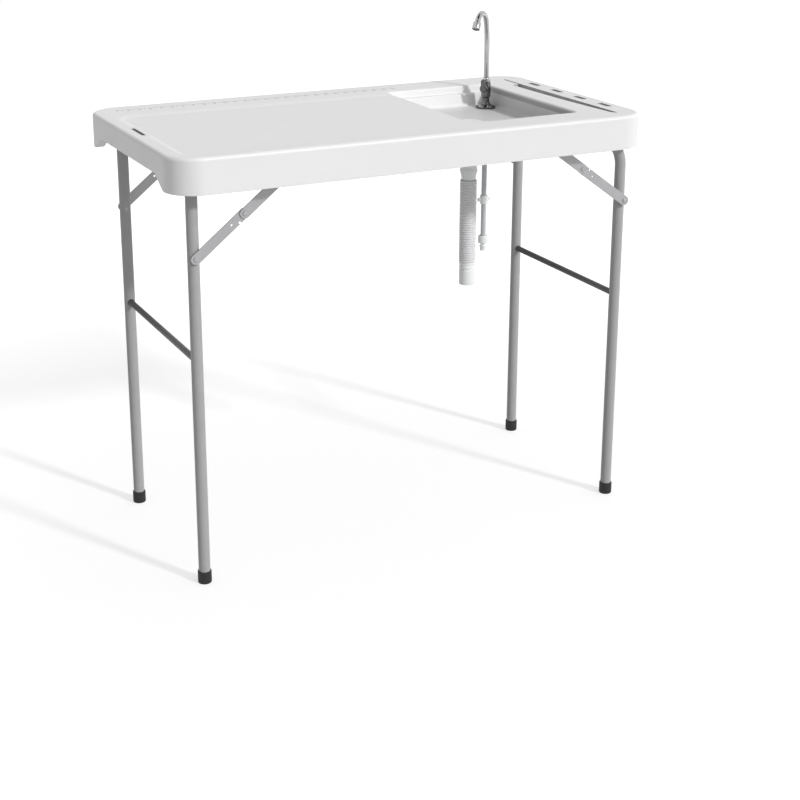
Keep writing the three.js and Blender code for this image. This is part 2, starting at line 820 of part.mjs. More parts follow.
const buildStrainer = () => {
  const bottom = basinUnderside - drain.throatDrop;
  const seat = basinFloor + fitGap;
  let body = turned(drainPlace.x, drainPlace.y, [
    [drain.throatBore, bottom],
    [drain.throatRadius, bottom],
    [drain.throatRadius, seat],
    [drain.flangeRadius, seat],
    [drain.flangeRadius, seat + drain.flangeThickness / 2],
    [drain.flangeRadius - drain.flangeThickness / 2, seat + drain.flangeThickness],
    [drain.throatBore, seat + drain.flangeThickness],
    [drain.throatBore, bottom],
  ]);
  const spokeTop = basinFloor;
  const spokeBottom = spokeTop - drain.spokeDepth;
  const reach = (drain.throatBore + drain.throatRadius) / 2;
  for (let step = 0; step < drain.spokeCount; step += 1) {
    const shape = new THREE.BoxGeometry(reach, drain.spokeWidth, drain.spokeDepth);
    shape.translate(reach / 2, 0, 0);
    shape.rotateZ((2 * Math.PI * step) / drain.spokeCount + Math.PI / 2);
    shape.translate(drainPlace.x, drainPlace.y, (spokeTop + spokeBottom) / 2);
    body = body.add(solidOf(shape));
  }
  return body.add(uprightRod(drain.hubRadius, drainPlace.x, drainPlace.y, spokeBottom, spokeTop));
};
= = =
**Task instructions:**
Quote every line of the data, word for word.

**Exercise result:**
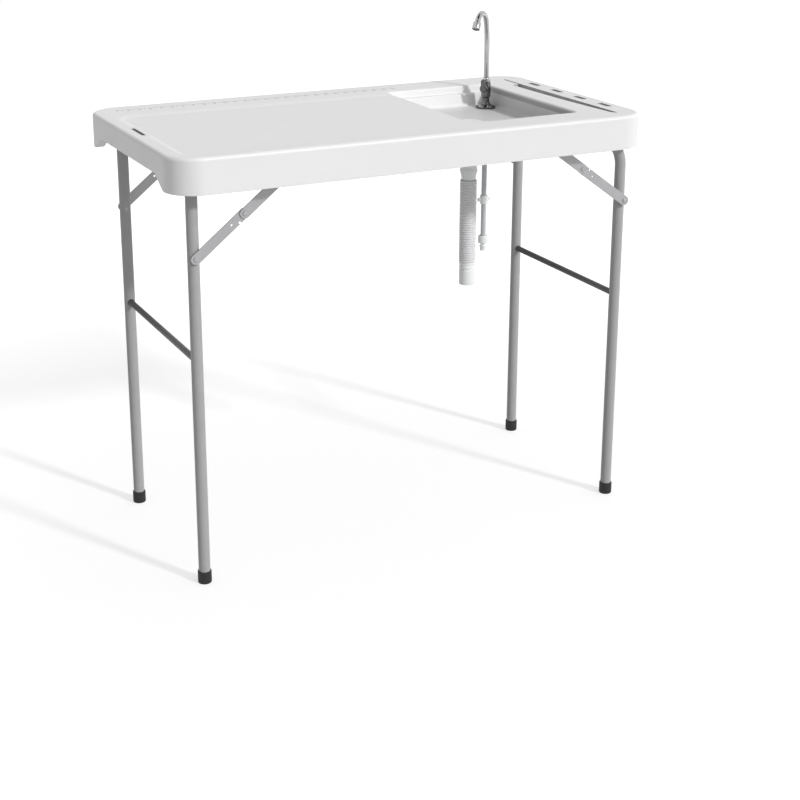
Keep writing the three.js and Blender code for this image. This is part 2, starting at line 820 of part.mjs. More parts follow.
const buildStrainer = () => {
  const bottom = basinUnderside - drain.throatDrop;
  const seat = basinFloor + fitGap;
  let body = turned(drainPlace.x, drainPlace.y, [
    [drain.throatBore, bottom],
    [drain.throatRadius, bottom],
    [drain.throatRadius, seat],
    [drain.flangeRadius, seat],
    [drain.flangeRadius, seat + drain.flangeThickness / 2],
    [drain.flangeRadius - drain.flangeThickness / 2, seat + drain.flangeThickness],
    [drain.throatBore, seat + drain.flangeThickness],
    [drain.throatBore, bottom],
  ]);
  const spokeTop = basinFloor;
  const spokeBottom = spokeTop - drain.spokeDepth;
  const reach = (drain.throatBore + drain.throatRadius) / 2;
  for (let step = 0; step < drain.spokeCount; step += 1) {
    const shape = new THREE.BoxGeometry(reach, drain.spokeWidth, drain.spokeDepth);
    shape.translate(reach / 2, 0, 0);
    shape.rotateZ((2 * Math.PI * step) / drain.spokeCount + Math.PI / 2);
    shape.translate(drainPlace.x, drainPlace.y, (spokeTop + spokeBottom) / 2);
    body = body.add(solidOf(shape));
  }
  return body.add(uprightRod(drain.hubRadius, drainPlace.x, drainPlace.y, spokeBottom, spokeTop));
};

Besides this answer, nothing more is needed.